──────── Data excerpt
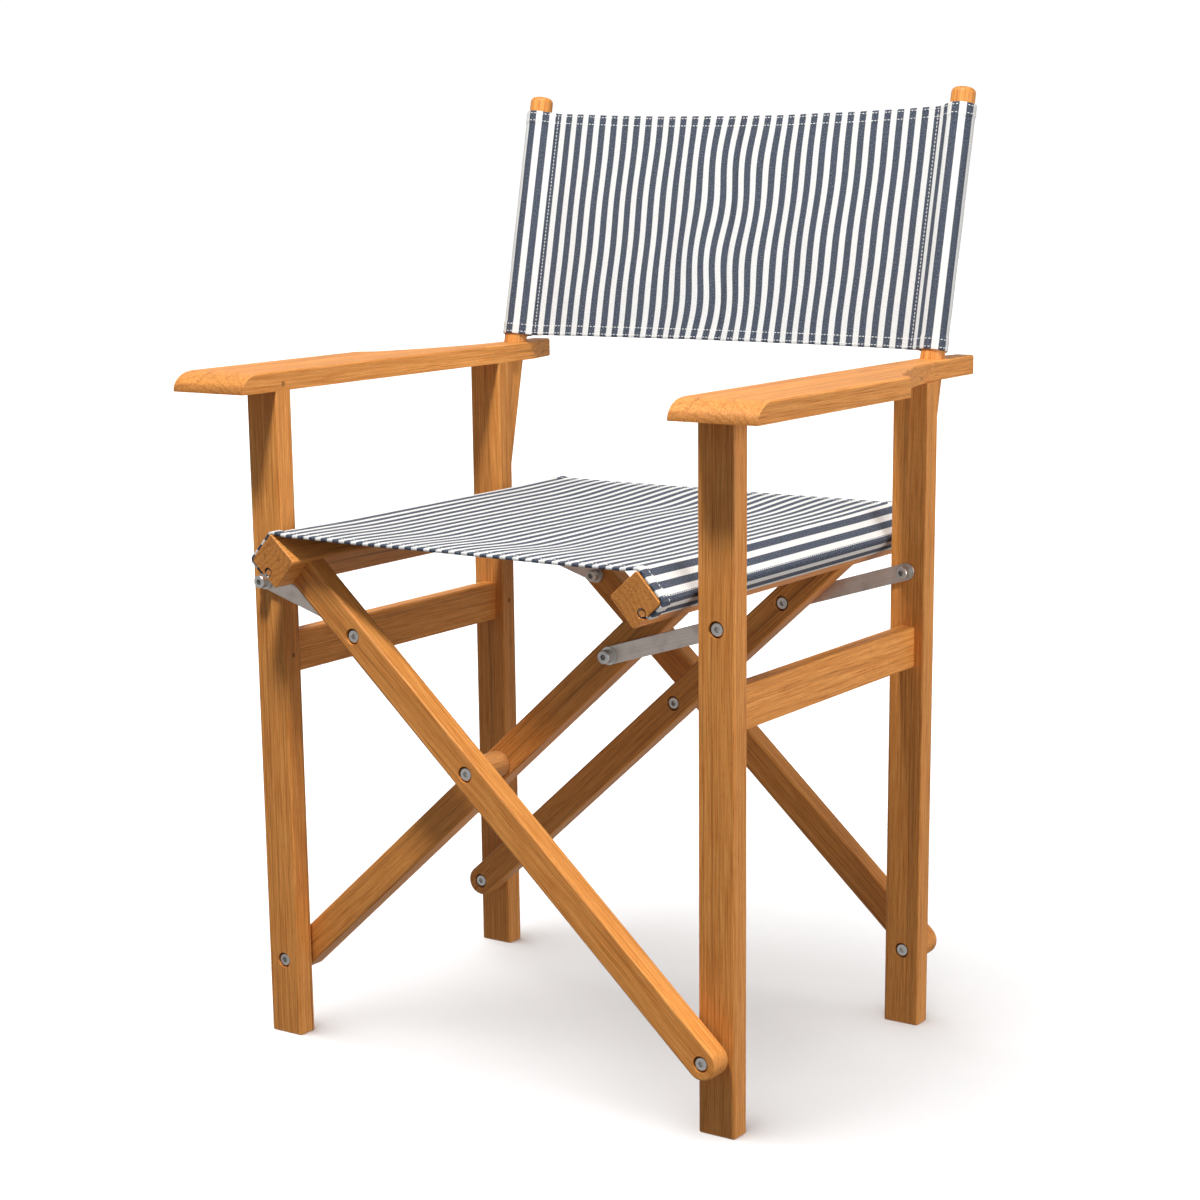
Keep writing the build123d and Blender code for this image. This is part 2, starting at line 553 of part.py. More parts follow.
def link(side, leg_front_y, place, word):
    """Flat steel link from a leg to the bar that crosses beside it, and the pin at its bar end.

    The bar end is where the closed linkage is opened: the pin stops at the link's face, just
    short of the bar.
    """
    in_front = link_first(side, leg_front_y)
    leg_x = side * LEG_CENTRE_X
    pin_x, pin_z = on_bar(-side, LINK_PIN_DISTANCE)
    front_y = leg_front_y - LINK_GAP - LINK_THICKNESS if in_front else leg_front_y + LEG_DEPTH + LINK_GAP
    back_y = front_y + LINK_THICKNESS
    length = hypot(pin_x - leg_x, pin_z - LINK_PIVOT_HEIGHT)
    along = Plane(origin=(leg_x, front_y, LINK_PIVOT_HEIGHT), z_dir=(0, 1, 0),
                  x_dir=(pin_x - leg_x, 0, pin_z - LINK_PIVOT_HEIGHT))
    with BuildPart() as plate:
        with BuildSketch(along):
            with Locations((length / 2, 0)):
                SlotOverall(length + LINK_WIDTH, LINK_WIDTH)
        extrude(amount=LINK_THICKNESS)
        chamfer(plate.faces().filter_by(Axis.Y).edges(), 0.4)
        add(disc(leg_x, LINK_PIVOT_HEIGHT, front_y - 1, back_y + 1, BOLT_DIAMETER / 2 + BOLT_RUNNING_GAP),
            mode=Mode.SUBTRACT)
        add(disc(pin_x, pin_z, front_y - 1, back_y + 1, BOLT_DIAMETER / 2), mode=Mode.SUBTRACT)
    save(plate.part, f"link_{place}_{word}")
    if in_front:
        pin = [disc(pin_x, pin_z, front_y, back_y + NUT_THICKNESS, BOLT_DIAMETER / 2),
               nut(pin_x, pin_z, back_y)]
    else:
        washer_y = front_y - WASHER_THICKNESS
        pin = [socket_bolt(pin_x, pin_z, washer_y - RAISED_HEAD_THICKNESS, RAISED_HEAD_THICKNESS, back_y),
               ring(pin_x, pin_z, washer_y, front_y, WASHER_DIAMETER / 2, BOLT_DIAMETER / 2)]
    save_group(pin, f"link_pin_{place}_{word}")


def crossing_hardware():
    """The two pivots where the X-frames cross: bolt, nut and wooden spacer, all on the outer frame."""
    bolts, nuts, spacers = [], [], []
    for front_bar_y, rear_bar_y in ((BAR_A_Y, BAR_B_Y), (BAR_C_Y, BAR_D_Y)):
        nut_y = rear_bar_y + BAR_THICKNESS - RECESS_DEPTH + SEAT_GAP
        head_y = front_bar_y + RECESS_DEPTH - SEAT_GAP - HEAD_THICKNESS
        bolts.append(socket_bolt(0, CROSSING_HEIGHT, head_y, HEAD_THICKNESS, nut_y + NUT_THICKNESS))
        nuts.append(nut(0, CROSSING_HEIGHT, nut_y))
        spacers.append(ring(0, CROSSING_HEIGHT, front_bar_y + BAR_THICKNESS + SEAT_GAP,
                            rear_bar_y - SEAT_GAP, SPACER_DIAMETER / 2, BOLT_DIAMETER / 2 + 0.2))
    save_group(bolts, "crossing_bolts")
    save_group(nuts, "crossing_nuts")
    save_group(spacers, "crossing_spacers")


def bar_link_hardware(side, head_bar_y, insert_bar_y, word):
    """What the bars hold at their link pivots: a socket bolt in one bar, a threaded insert in the other."""
    x, z = on_bar(side, LINK_PIN_DISTANCE)
    head_y = head_bar_y + RECESS_DEPTH - HEAD_THICKNESS
    save_group([socket_bolt(x, z, head_y, HEAD_THICKNESS, head_bar_y + BAR_THICKNESS)],
               f"link_bolt_{word}")
    save_group([ring(x, z, insert_bar_y, insert_bar_y + INSERT_LENGTH, INSERT_DIAMETER / 2,
                     BOLT_DIAMETER / 2)], f"link_insert_{word}")


for side, word in ((-1, "left"), (1, "right")):
    frame_hardware(side, word)
    link(side, FRONT_FACE_Y, "front", word)
    link(side, REAR_FACE_Y, "rear", word)
crossing_hardware()
bar_link_hardware(1, BAR_A_Y, BAR_D_Y, "outer")
bar_link_hardware(-1, BAR_C_Y, BAR_B_Y, "inner")


# ---------------------------------------------------------------- canvas
def rail_points(side, lift):
    """Points around the rail on one side, lift outside its faces: groove mouth, corner, face, crest.

    They are given as (x, z), from the lip of the groove up to where the cloth leaves for the
    other rail, each arc with a point halfway.
    """
    along = Vector(side * BAR_COS, BAR_SIN)
    across = Vector(side * BAR_SIN, -BAR_COS)
    up = Vector(0, 1)
    centre = Vector(side * (RAIL_DISTANCE * BAR_COS - LEG_CENTRE_X), PIVOT_HEIGHT + RAIL_DISTANCE * BAR_SIN)
    reach = RAIL_ALONG / 2 - RAIL_CORNER_RADIUS
    drop = RAIL_ACROSS / 2 - RAIL_CORNER_RADIUS
    radius = RAIL_CORNER_RADIUS + lift
    outer_corner = centre + along * reach + across * drop
    top_corner = centre + along * reach - across * drop
    lip = centre + along * (GROOVE_OFFSET + LIP_CLEARANCE) + across * (RAIL_ACROSS / 2 + lift)
    return [lip, outer_corner + across * radius, outer_corner + (along + across).normalized() * radius,
            outer_corner + along * radius, top_corner + along * radius,
            top_corner + (along + up).normalized() * radius, top_corner + up * radius]


def seat_edge(lift):
    """One face of the seat cloth as lines and arcs, from the left groove to the right one."""
    left, right = rail_points(-1, lift), rail_points(1, lift)
    for points in (left, right):
        Line(points[0], points[1])
        ThreePointArc(*points[1:4])
        Line(points[3], points[4])
        ThreePointArc(*points[4:7])
    ThreePointArc(left[6], (0, left[6].Y - SEAT_SAG), right[6])
    return left[0], right[0]


front_edge_y = FRONT_FACE_Y - RAIL_OVERHANG + CANVAS_INSET
with BuildPart() as seat_canvas:
    with BuildSketch(along_y(0, 0, front_edge_y)):
        with BuildLine():
            near_left, near_right = seat_edge(CANVAS_GAP)
            far_left, far_right = seat_edge(CANVAS_GAP + CANVAS)
            Line(near_left, far_left)
            Line(near_right, far_right)
        make_face()
    extrude(amount=2 * CANVAS_INSET - RAIL_LENGTH)
    for side in (-1, 1):
        along, across = groove_centre(side)
        lip_depth = RAIL_ACROSS / 2 + CANVAS_GAP + CANVAS - GROOVE_DEPTH - HEM_LOOP_INNER - HEM_LOOP_OVERLAP
        with BuildSketch(bar_plane(side, front_edge_y)):
            with Locations((along, across)):
                Circle(HEM_LOOP_OUTER)
                Circle(HEM_LOOP_INNER, mode=Mode.SUBTRACT)
            with Locations((along, across - side * (HEM_LOOP_INNER + HEM_LOOP_OVERLAP + lip_depth / 2))):
                Rectangle(GROOVE_MOUTH - 2 * HEM_SIDE_GAP, lip_depth)
        extrude(amount=RAIL_LENGTH - 2 * CANVAS_INSET)
save(seat_canvas.part, "seat_canvas")

rise = cos(radians(POST_LEAN))
back_length = (BACK_TOP_Z - BACK_BOTTOM_Z) / rise
sleeve_inner = POST_DIAMETER / 2 + SLEEVE_GAP
sleeve_outer = sleeve_inner + CANVAS
across_posts = Plane(origin=(0, POST_BASE_Y, ARM_UNDERSIDE + ARM_THICKNESS), x_dir=(1, 0, 0),
                     z_dir=post_plane(1).z_dir)
with BuildPart() as back_canvas:
    with BuildSketch(across_posts.offset((BACK_BOTTOM_Z - ARM_UNDERSIDE - ARM_THICKNESS) / rise)):
        reach = POST_CENTRE_X - sleeve_inner - PANEL_SETBACK
        with BuildLine():
            ThreePointArc((-reach, BACK_THICKNESS / 2), (0, BACK_SAG + BACK_THICKNESS / 2),
                          (reach, BACK_THICKNESS / 2))
            ThreePointArc((-reach, -BACK_THICKNESS / 2), (0, BACK_SAG - BACK_THICKNESS / 2),
                          (reach, -BACK_THICKNESS / 2))
            Line((-reach, BACK_THICKNESS / 2), (-reach, -BACK_THICKNESS / 2))
            Line((reach, BACK_THICKNESS / 2), (reach, -BACK_THICKNESS / 2))
        make_face()
        with Locations((-POST_CENTRE_X, 0), (POST_CENTRE_X, 0)):
            Circle(sleeve_outer)
        with Locations((-POST_CENTRE_X, 0), (POST_CENTRE_X, 0)):
            Circle(sleeve_inner, mode=Mode.SUBTRACT)
    extrude(amount=back_length)
save(back_canvas.part, "back_canvas")
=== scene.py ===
"""Looks of the folding director's chair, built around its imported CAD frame. Metres, in the row frame."""

import math

import bpy
import numpy as np
from mathutils import Matrix, Vector


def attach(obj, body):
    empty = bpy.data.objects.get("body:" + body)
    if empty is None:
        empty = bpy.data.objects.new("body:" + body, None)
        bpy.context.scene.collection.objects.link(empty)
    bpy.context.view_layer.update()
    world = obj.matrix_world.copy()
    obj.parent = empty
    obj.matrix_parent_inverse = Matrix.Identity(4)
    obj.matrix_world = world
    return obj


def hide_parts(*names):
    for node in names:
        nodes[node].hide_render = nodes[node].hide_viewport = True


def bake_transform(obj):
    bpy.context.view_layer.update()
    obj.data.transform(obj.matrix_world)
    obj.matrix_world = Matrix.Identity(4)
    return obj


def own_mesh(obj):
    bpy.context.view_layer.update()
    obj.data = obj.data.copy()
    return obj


MM = 0.001

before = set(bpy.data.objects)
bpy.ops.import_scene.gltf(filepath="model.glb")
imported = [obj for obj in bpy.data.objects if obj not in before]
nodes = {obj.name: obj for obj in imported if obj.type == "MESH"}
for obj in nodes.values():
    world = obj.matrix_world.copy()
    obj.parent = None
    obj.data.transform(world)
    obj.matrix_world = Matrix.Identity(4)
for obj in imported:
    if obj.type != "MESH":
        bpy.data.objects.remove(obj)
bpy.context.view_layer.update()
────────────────
Objective: Exactly and only the lines from the line with "rise = cos(radians(POST_LEAN))" to the line with "before = set(bpy.data.objects)", both included, are to be printed.

Written answer:
rise = cos(radians(POST_LEAN))
back_length = (BACK_TOP_Z - BACK_BOTTOM_Z) / rise
sleeve_inner = POST_DIAMETER / 2 + SLEEVE_GAP
sleeve_outer = sleeve_inner + CANVAS
across_posts = Plane(origin=(0, POST_BASE_Y, ARM_UNDERSIDE + ARM_THICKNESS), x_dir=(1, 0, 0),
                     z_dir=post_plane(1).z_dir)
with BuildPart() as back_canvas:
    with BuildSketch(across_posts.offset((BACK_BOTTOM_Z - ARM_UNDERSIDE - ARM_THICKNESS) / rise)):
        reach = POST_CENTRE_X - sleeve_inner - PANEL_SETBACK
        with BuildLine():
            ThreePointArc((-reach, BACK_THICKNESS / 2), (0, BACK_SAG + BACK_THICKNESS / 2),
                          (reach, BACK_THICKNESS / 2))
            ThreePointArc((-reach, -BACK_THICKNESS / 2), (0, BACK_SAG - BACK_THICKNESS / 2),
                          (reach, -BACK_THICKNESS / 2))
            Line((-reach, BACK_THICKNESS / 2), (-reach, -BACK_THICKNESS / 2))
            Line((reach, BACK_THICKNESS / 2), (reach, -BACK_THICKNESS / 2))
        make_face()
        with Locations((-POST_CENTRE_X, 0), (POST_CENTRE_X, 0)):
            Circle(sleeve_outer)
        with Locations((-POST_CENTRE_X, 0), (POST_CENTRE_X, 0)):
            Circle(sleeve_inner, mode=Mode.SUBTRACT)
    extrude(amount=back_length)
save(back_canvas.part, "back_canvas")
=== scene.py ===
"""Looks of the folding director's chair, built around its imported CAD frame. Metres, in the row frame."""

import math

import bpy
import numpy as np
from mathutils import Matrix, Vector


def attach(obj, body):
    empty = bpy.data.objects.get("body:" + body)
    if empty is None:
        empty = bpy.data.objects.new("body:" + body, None)
        bpy.context.scene.collection.objects.link(empty)
    bpy.context.view_layer.update()
    world = obj.matrix_world.copy()
    obj.parent = empty
    obj.matrix_parent_inverse = Matrix.Identity(4)
    obj.matrix_world = world
    return obj


def hide_parts(*names):
    for node in names:
        nodes[node].hide_render = nodes[node].hide_viewport = True


def bake_transform(obj):
    bpy.context.view_layer.update()
    obj.data.transform(obj.matrix_world)
    obj.matrix_world = Matrix.Identity(4)
    return obj


def own_mesh(obj):
    bpy.context.view_layer.update()
    obj.data = obj.data.copy()
    return obj


MM = 0.001

before = set(bpy.data.objects)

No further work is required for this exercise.